> _Data section_
────────────────────

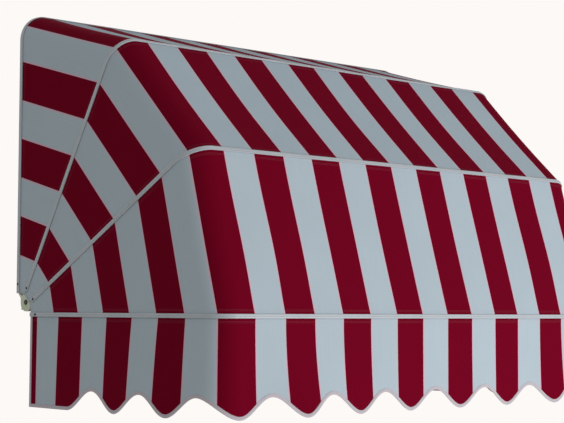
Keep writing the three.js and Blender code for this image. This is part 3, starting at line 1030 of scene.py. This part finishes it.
# %% Fold the tape over the edge
tape_yarn, tape_relief = 0.0007, 0.0004
tape_clouds, tape_furrows = 0.5, 0.12  # how much they darken it
tape_width = 0.009
stitch_line, dimple = 0.0065, 0.001  # edge to the row of stitches, and how far it pulls the tape in
outer_face, inner_face = 0.0013, 0.0004  # from the cloth's middle
pulled_face, turned_face = 0.0009, 0.0008
turned_edge = 0.0006
fold = [(0.0016, 0.0014), (0.0004, 0.0010)]  # into the cloth and out from its middle

half_fold = [
    (tape_width, turned_face), (tape_width - turned_edge, outer_face), (stitch_line + dimple, outer_face),
    (stitch_line, pulled_face), (stitch_line - dimple, outer_face), *fold,
]
tape_section = half_fold + [(0.0, 0.0)] + [(into, -out) for into, out in reversed(half_fold)]
tape_section += [(tape_width, -inner_face), (tape_reach, -inner_face)]
tape_section += [(tape_reach, inner_face), (tape_width, inner_face)]


def tape_finish():
    material, tree, shader = new_material("binding_tape")
    place = add_node(tree, "ShaderNodeUVMap", uv_map="along").outputs[0]
    yarns = use_group(tree, weave, Place=place, Yarn=tape_yarn)
    cloudy = times(tree, yarns["Clouds"], tape_clouds)
    shade = maths(tree, "MULTIPLY_ADD", yarns["Relief"], tape_furrows, cloudy)
    fill(tree, shader, [
        ("Base Color", blend_colours(tree, shade, colour(216, 207, 216), colour(188, 180, 190))),
        ("Normal", bump(tree, 0.6, tape_relief, yarns["Relief"])),
        ("Roughness", 0.85),
        ("Specular IOR Level", 0.12),
    ])
    return material


def make_tape():
    path, inward, run = edge_path(tape_step)
    net = np.stack([on_edge(path, inward, into, out) for into, out in tape_section], axis=1)
    faces = tube_faces(*net.shape[:2])
    tape = new_piece("valance_binding_tape", net.reshape(-1, 3), faces, tape_finish(), sharp=50)
    around = np.array([into if out >= 0 else -into for into, out in tape_section])
    store_places(tape, "along", np.stack(np.broadcast_arrays(run[:, None], around[None, :]), axis=-1))
    return tape


tape = make_tape()
print(tape.name, len(tape.data.polygons), "faces")

# %% [markdown]
# The stitches that hold the tape are the ones a visitor sees from close by, so these are real: a
# small flat bead of thread for each, on both faces, a little sunk where the needle went in.

# %% Sew the tape on
stitch_pitch, stitch_length, thread_radius = 0.0045, 0.0036, 0.00035
thread_out = 0.0010  # from the cloth's middle
thread_sides = 6
# Along the stitch, how thick the thread is, and how far it has sunk into the tape
stitch_shape = [(-0.5, 0.4, 0.0003), (-0.3, 1.0, 0.0), (0.3, 1.0, 0.0), (0.5, 0.4, 0.0003)]


def make_stitches_on_tape(material):
    path, inward, run = edge_path(thread_step)
    middles = np.arange(stitch_pitch, run[-1] - stitch_pitch, stitch_pitch)
    turn = np.arange(thread_sides) * (2 * math.pi / thread_sides)
    rings = []
    for along, thick, sunk in stitch_shape:
        at = middles + along * stitch_length
        spot, into = (
            np.stack([np.interp(at, run, column) for column in table.T], axis=1) for table in (path, inward)
        )
        radius = thread_radius * thick
        for face in (1, -1):
            out = face * (thread_out - sunk)
            rings.append([
                on_edge(spot, into, stitch_line + radius * math.cos(t), out + radius * math.sin(t))
                for t in turn
            ])
    net = np.array(rings).reshape(len(stitch_shape), 2, thread_sides, len(middles), 3)
    points = net.transpose(3, 1, 0, 2, 4).reshape(-1, 3)
    body = tube_faces(len(stitch_shape), thread_sides)
    starts = range(0, len(points), len(stitch_shape) * thread_sides)
    faces = [tuple(start + i for i in face) for start in starts for face in body]
    return new_piece("valance_binding_thread", points, faces, material, sharp=60), len(starts)


thread, stitch_count = make_stitches_on_tape(soft_finish(
    "sewing_thread", 0.0005, "Relief", colour(212, 204, 208), colour(176, 166, 174), roughness=0.6,
))
valance_bead = make_bead("valance_bead", hoops["front"], 1)
print(thread.name, stitch_count, "stitches")

# %% [markdown]
# The valance, its tape and its thread all hang from the front hoop. When that hoop folds, real
# cloth crumples between the bars. Pleats could be simulated for one pose only, so these three
# only turn with the front hoop.

# %% Hang it all on the front hoop
for piece in (valance, tape, thread):
    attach(piece, "front_bow")
    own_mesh(piece)
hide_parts("valance")
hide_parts("valance_binding")
print("valance flat size", round(2 * valance_end, 3), round(hem_low + valance_top, 3))

# %% [markdown]
# ## Floor and surroundings
# The hood floats as it does on a wall, and the floor lies where a window's ground would be. A
# bright backdrop could light the object too, and wash it out. So the pale surroundings are only
# what the camera and the gloss see, and the light that falls on things is set by itself.

# %% Floor and world
backdrop = colour(253, 249, 246)
shade_light, shade_strength = (0.975, 1.0, 0.975, 1.0), 0.41
floor_height, floor_half = -3.0, 40
fade_from, fade_to, fade_share = 3.0, 9.0, 0.5  # the floor turns into the backdrop with distance


def seen_directly(tree):
    """1 for a ray from the camera, gloss or glass, 0 for the light itself."""
    path = add_node(tree, "ShaderNodeLightPath").outputs
    seen = maths(tree, "MAXIMUM", path["Is Camera Ray"], path["Is Glossy Ray"])
    return maths(tree, "MAXIMUM", seen, path["Is Transmission Ray"])


def mix_to(tree, output, share, first, second):
    inputs = [(0, share), (1, first.outputs[0]), (2, second.outputs[0])]
    mixed = add_node(tree, "ShaderNodeMixShader", inputs)
    fill(tree, tree.nodes[output], [("Surface", mixed.outputs[0])])


def make_world():
    world = bpy.data.worlds.new("studio")
    world.use_nodes = True
    tree = world.node_tree
    ambient = tree.nodes["Background"]
    fill(tree, ambient, [("Color", shade_light), ("Strength", shade_strength)])
    shown = add_node(tree, "ShaderNodeBackground", [("Color", backdrop), ("Strength", 1.0)])
    mix_to(tree, "World Output", seen_directly(tree), ambient, shown)
    scene.world = world


def make_floor():
    material, tree, shader = new_material("pale_floor")
    plain = [("Base Color", colour(236, 233, 230)), ("Roughness", 0.9), ("Specular IOR Level", 0.1)]
    fill(tree, shader, plain)
    glow = add_node(tree, "ShaderNodeEmission", [("Color", backdrop), ("Strength", 1.0)])
    place = add_node(tree, "ShaderNodeNewGeometry").outputs["Position"]
    away = add_node(tree, "ShaderNodeVectorMath", [(0, place)], operation="LENGTH").outputs["Value"]
    pale = times(tree, seen_directly(tree), ramp(tree, away, fade_from, fade_to, fade_share, 1.0))
    mix_to(tree, "Material Output", pale, shader, glow)
    square = ((-1, -1), (1, -1), (1, 1), (-1, 1))
    corners = [(x * floor_half, y * floor_half, floor_height) for x, y in square]
    floor = new_piece("floor", corners, [(0, 1, 2, 3)], material, closed=False)


make_world()
make_floor()
print("floor at", floor_height, "m, surroundings in place")

# %% [markdown]
# ## Light
# The front is brighter than the side in the photograph, with soft edges. A sun would draw hard
# shadows, so one broad soft lamp stands in front and to the right, and low, which leaves the left
# side and the slanting roof in an even shade.

# %% Soft lamp
lamp_target = Vector((0.0, -0.5, -0.55))
lamp_data = bpy.data.lights.new("soft_lamp", "AREA")
lamp_data.shape = "RECTANGLE"
lamp_data.size = 3.2
lamp_data.size_y = 1.47
lamp_data.energy = 92
lamp = bpy.data.objects.new("soft_lamp", lamp_data)
lamp.location = (1.3, -4.4, -1.6)
lamp.rotation_euler = (lamp_target - lamp.location).to_track_quat("-Z", "Y").to_euler()
scene.collection.objects.link(lamp)
print("lamp stands", round((lamp_target - lamp.location).length, 2), "m from the hood")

────────────────────

> _Objective_
Starting with the first line of the data above, copy each line exactly until you reach the line with "return material"; include that line as well.

> _Solved problem_
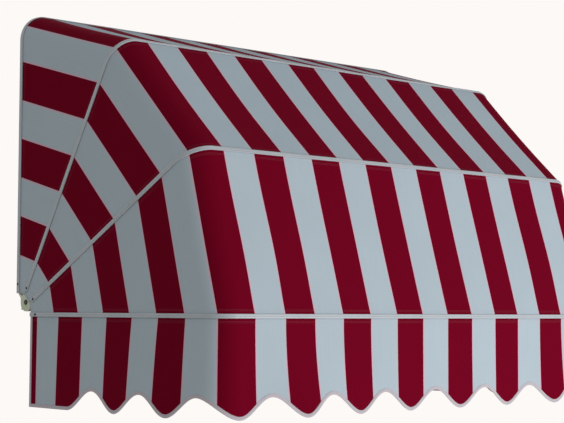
Keep writing the three.js and Blender code for this image. This is part 3, starting at line 1030 of scene.py. This part finishes it.
# %% Fold the tape over the edge
tape_yarn, tape_relief = 0.0007, 0.0004
tape_clouds, tape_furrows = 0.5, 0.12  # how much they darken it
tape_width = 0.009
stitch_line, dimple = 0.0065, 0.001  # edge to the row of stitches, and how far it pulls the tape in
outer_face, inner_face = 0.0013, 0.0004  # from the cloth's middle
pulled_face, turned_face = 0.0009, 0.0008
turned_edge = 0.0006
fold = [(0.0016, 0.0014), (0.0004, 0.0010)]  # into the cloth and out from its middle

half_fold = [
    (tape_width, turned_face), (tape_width - turned_edge, outer_face), (stitch_line + dimple, outer_face),
    (stitch_line, pulled_face), (stitch_line - dimple, outer_face), *fold,
]
tape_section = half_fold + [(0.0, 0.0)] + [(into, -out) for into, out in reversed(half_fold)]
tape_section += [(tape_width, -inner_face), (tape_reach, -inner_face)]
tape_section += [(tape_reach, inner_face), (tape_width, inner_face)]


def tape_finish():
    material, tree, shader = new_material("binding_tape")
    place = add_node(tree, "ShaderNodeUVMap", uv_map="along").outputs[0]
    yarns = use_group(tree, weave, Place=place, Yarn=tape_yarn)
    cloudy = times(tree, yarns["Clouds"], tape_clouds)
    shade = maths(tree, "MULTIPLY_ADD", yarns["Relief"], tape_furrows, cloudy)
    fill(tree, shader, [
        ("Base Color", blend_colours(tree, shade, colour(216, 207, 216), colour(188, 180, 190))),
        ("Normal", bump(tree, 0.6, tape_relief, yarns["Relief"])),
        ("Roughness", 0.85),
        ("Specular IOR Level", 0.12),
    ])
    return material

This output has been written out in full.